Morgan Stanley strategists dubbed the recent recovery a “head fake” and recommended selling on gains in stocks and bonds. Their counterparts at Goldman Sachs Group say that developing nations “now offer relative value” and are keeping their long call on the MSCI Emerging Markets Index of equities. JPMorgan Chase & Co. agrees that valuations on emerging equities now look attractive, but concludes there’s “no hurry to move back” in this quarter.

The divergence reflects uncertainties surrounding the end-game of U.S.-China trade tensions that some fear could escalate to damage global economic growth, and those tied to the Federal Reserve’s monetary tightening. While emerging markets weathered the Fed’s policy normalization well last year and into 2018, that changed with a vengeance as the dollar started rallying in the second quarter and global funding costs started to climb.

The MSCI Emerging Markets Index has now declined for five consecutive months, with benchmarks from Shanghai to Manila sinking into bear markets with declines in excess of 20 percent from their recent peaks. The Bloomberg Barclays Emerging Markets Local Currency Government bond index has tumbled 2.5 percent this year after soaring 11 percent in 2017.

Both of those gauges have climbed over the past week, helped by reassurances from China issued July 3 that it wouldn’t pursue a depreciation of the yuan as a weapon in its trade battle with the U.S. With China as the largest emerging market of them all, prospects for an unanchored yuan had triggered fears of yet deeper declines for developing-nation assets.

“We don’t believe this is the start of a sustained recovery,” Morgan Stanley analysts including London-based James Lord warned in a July 9 note to clients, commenting on the recent period of calm. “Trade tariffs are going higher, a supply side-led rise in oil prices is under way, the U.S. yield curve is close to flat while QE is in reverse,” they wrote, referring to the Fed’s roll-back of quantitative easing.

Supportive Data

Goldman analysts including Caesar Maasry in New York wrote the same day that emerging markets should outperform in the second half of the year. Their rationale: investors have bailed out of the asset class due to worries about growth, but data for developing countries will start to stabilize in coming months.

Bank of America Merrill Lynch strategists including Ritesh Samadhiya in Hong Kong saw developing-nation equities as “a buying opportunity” in mid-June, and the bank said Tuesday that its house view remained unchanged since then and that it was “structurally bullish.”

For its part, Citigroup Inc. issued a report Monday saying it favors emerging stocks on their “growing resilience to external shocks as well as attractive valuations.”

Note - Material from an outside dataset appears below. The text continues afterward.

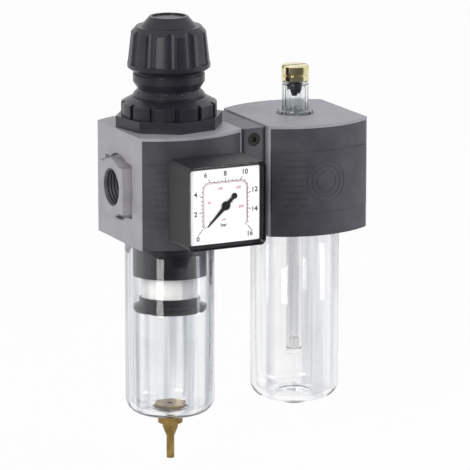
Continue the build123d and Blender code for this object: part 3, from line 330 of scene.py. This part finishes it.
# %% Painted zinc
def painted_casting(name, dark, light, bore_metal_and_shade_colour, port_radius_mm, pitch_mm):
    material, tree, output, place = new_material(name)
    patches = add_node(tree, "ShaderNodeTexNoise", {"Scale": 1000 / PATCH_MM, "Detail": 3.0}, {"Vector": place})
    colour = add_node(tree, "ShaderNodeValToRGB", links={"Fac": patches.outputs["Fac"]},
                      stops=[(0.35, linear(dark)), (0.65, linear(light))])
    parts = add_node(tree, "ShaderNodeSeparateXYZ", links={"Vector": place})
    square_y = add_node(tree, "ShaderNodeMath", {1: 2.0}, {0: parts.outputs["Y"]}, operation="POWER")
    square_z = add_node(tree, "ShaderNodeMath", {1: 2.0}, {0: parts.outputs["Z"]}, operation="POWER")
    squares = add_node(tree, "ShaderNodeMath", operation="ADD",
                       links={0: square_y.outputs[0], 1: square_z.outputs[0]})
    inside = add_node(tree, "ShaderNodeMath", {1: (port_radius_mm * MM) ** 2}, {0: squares.outputs[0]},
                      operation="LESS_THAN")
    height = thread_and_peel(tree, place, parts, inside, pitch_mm)
    edge = add_node(tree, "ShaderNodeBevel", {"Radius": CAST_EDGE_MM * MM}, samples=4)
    bump = add_node(tree, "ShaderNodeBump", {"Strength": 1.0, "Distance": 1.0},
                    {"Height": height.outputs[0], "Normal": edge.outputs["Normal"]})
    # Inside the port: cut metal, with the bore's shade painted into its dark colour.
    paint = add_node(tree, "ShaderNodeMix", {"B": linear(bore_metal_and_shade_colour)},
                     {"Factor": inside.outputs[0], "A": colour.outputs["Color"]}, data_type="RGBA")
    shader = add_node(tree, "ShaderNodeBsdfPrincipled", {"Roughness": 0.42, "IOR": 1.5},
                      {"Base Color": paint.outputs["Result"], "Normal": bump.outputs["Normal"]})
    tree.links.new(shader.outputs["BSDF"], output.inputs["Surface"])
    print("finish", name)
    return material


# The third colour is the port's cut metal, darkened as painted shade of the bore.
painted_zinc = painted_casting("satin_paint_on_zinc", "#9b999d", "#a4a2a6", "#4b4c51", 10.0, 1.814)

# %% [markdown]
# ## Metals
# Turned brass, plated steel and turned aluminium: metallic shaders with fine lathe lines round the
# part's own axis. The true tool marks are too fine to show, so the lines are drawn 0.7 mm apart or
# more. The small patches of a lighter tone are the tarnish that handled metal gets.

# %% Metal
WAVE_PERIOD = 2 * math.pi / 20  # of the wave texture at scale 1
TARNISH_MM = 5.0


def metal(name, dark, light, roughness, line_mm, line_depth_mm, edge_mm):
    material, tree, output, place = new_material(name)
    patches = add_node(tree, "ShaderNodeTexNoise", {"Scale": 1000 / TARNISH_MM, "Detail": 3.0}, {"Vector": place})
    colour = add_node(tree, "ShaderNodeValToRGB", links={"Fac": patches.outputs["Fac"]},
                      stops=[(0.35, linear(dark)), (0.65, linear(light))])
    scale = WAVE_PERIOD / (line_mm * MM)
    lines = add_node(tree, "ShaderNodeTexWave", {"Scale": scale, "Distortion": 0.6, "Detail": 1.0},
                     {"Vector": place}, wave_type="BANDS", bands_direction="Z")
    edge = add_node(tree, "ShaderNodeBevel", {"Radius": edge_mm * MM}, samples=4)
    bump = add_node(tree, "ShaderNodeBump", {"Strength": 1.0, "Distance": line_depth_mm * MM},
                    {"Height": lines.outputs["Fac"], "Normal": edge.outputs["Normal"]})
    shader = add_node(tree, "ShaderNodeBsdfPrincipled", {"Metallic": 1.0, "Roughness": roughness},
                      {"Base Color": colour.outputs["Color"], "Normal": bump.outputs["Normal"]})
    tree.links.new(shader.outputs["BSDF"], output.inputs["Surface"])
    print("finish", name)
    return material


# Bright turned brass: pale yellow, nearly a mirror.
brass = metal("turned_brass", "#d8cb9c", "#e9dfb9", 0.12, 0.7, 0.002, 0.12)
# Aged brass of the drain: browner and duller.
dull_brass = metal("aged_brass", "#7d6539", "#987d4c", 0.20, 0.7, 0.003, 0.12)
# Zinc-plated steel: light grey, slightly cloudy.
steel = metal("zinc_plated_steel", "#a9aba6", "#bfc0bc", 0.3, 1.0, 0.002, 0.10)
# Olive passivated screws: dark, with a green cast.
olive_steel = metal("olive_passivated_steel", "#474d45", "#5a6157", 0.34, 1.0, 0.002, 0.10)
# Drawn spring wire: plain grey, with faint die marks.
spring_wire = metal("drawn_spring_wire", "#9a9a9c", "#acacae", 0.35, 1.2, 0.001, 0.05)
# Turned aluminium: whiter than steel, satin.
aluminium = metal("turned_aluminium", "#c2c3c6", "#d2d3d6", 0.32, 0.8, 0.002, 0.15)

# %% [markdown]
# ## Clear plastics
# The bowls are injection moulded from clear polycarbonate, with an IOR of about 1.58. A long path
# through the wall at the edges looks greyer, which a tint by facing gives, and the flow of the
# plastic leaves slight upright ripples. Grey upright bands along the ripples are painted into the
# colour as painted reflections of the studio. A true absorbing volume would be slower and noisier.
# Light passes on to what is inside because a shadow ray sees a nearly transparent surface.

# %% Clear plastic
def clear(name, face_colour, side_colour, rim_colour, painted_reflection_colour, roughness, ior, ripple_and_reflection_mm, ripple_depth_mm):
    """Clear plastic that greys from its face to its rim, with upright ripples and grey painted reflections along
    them.
    """
    material, tree, output, place = new_material(name)
    facing = add_node(tree, "ShaderNodeLayerWeight", {"Blend": 0.5})
    tint = add_node(tree, "ShaderNodeValToRGB", links={"Fac": facing.outputs["Facing"]},
                    stops=[(0.45, linear(face_colour)), (1.0, linear(rim_colour)), (0.80, linear(side_colour))])
    upright = add_node(tree, "ShaderNodeMapping", {"Scale": (1.0, 1.0, 0.03)}, {"Vector": place})
    ripples_and_painted_reflections = add_node(tree, "ShaderNodeTexNoise", {"Scale": 1000 / ripple_and_reflection_mm, "Detail": 1.0},
                      {"Vector": upright.outputs["Vector"]})
    bump = add_node(tree, "ShaderNodeBump", {"Strength": 1.0, "Distance": ripple_depth_mm * MM},
                    {"Height": ripples_and_painted_reflections.outputs["Fac"]})
    # Painted reflections: grey upright bands painted into the colour along the ripples.
    painted_reflections = add_node(tree, "ShaderNodeValToRGB", links={"Fac": ripples_and_painted_reflections.outputs["Fac"]},
                       stops=[(0.40, linear(painted_reflection_colour)), (0.48, WHITE)])
    colour = add_node(tree, "ShaderNodeVectorMath", operation="MULTIPLY",
                      links={0: tint.outputs["Color"], 1: painted_reflections.outputs["Color"]})
    shader = add_node(tree, "ShaderNodeBsdfPrincipled",
                      {"Transmission Weight": 1.0, "Roughness": roughness, "IOR": ior},
                      {"Base Color": colour.outputs["Vector"], "Normal": bump.outputs["Normal"]})
    through = add_node(tree, "ShaderNodeBsdfTransparent", {"Color": linear("#eef0f0")})
    path = add_node(tree, "ShaderNodeLightPath")
    surface = add_node(tree, "ShaderNodeMixShader", links={
        0: path.outputs["Is Shadow Ray"], 1: shader.outputs["BSDF"], 2: through.outputs["BSDF"]})
    tree.links.new(surface.outputs[0], output.inputs["Surface"])
    print("finish", name)
    return material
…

JPMorgan advises a neutral position compared to developed markets. “Conditions might look right to turn more bullish on EM sometime entering” the fourth quarter, analysts including Pedro Martins Junior in Sao Paulo said in a July 3 note.

The Morgan Stanley team agreed that emerging-market assets look cheap, but concluded that the valuations for stocks and bonds aren’t low enough that they will protect investors against losses. Though they might fare better than developed peers, in absolute terms both should suffer alike, the bank said.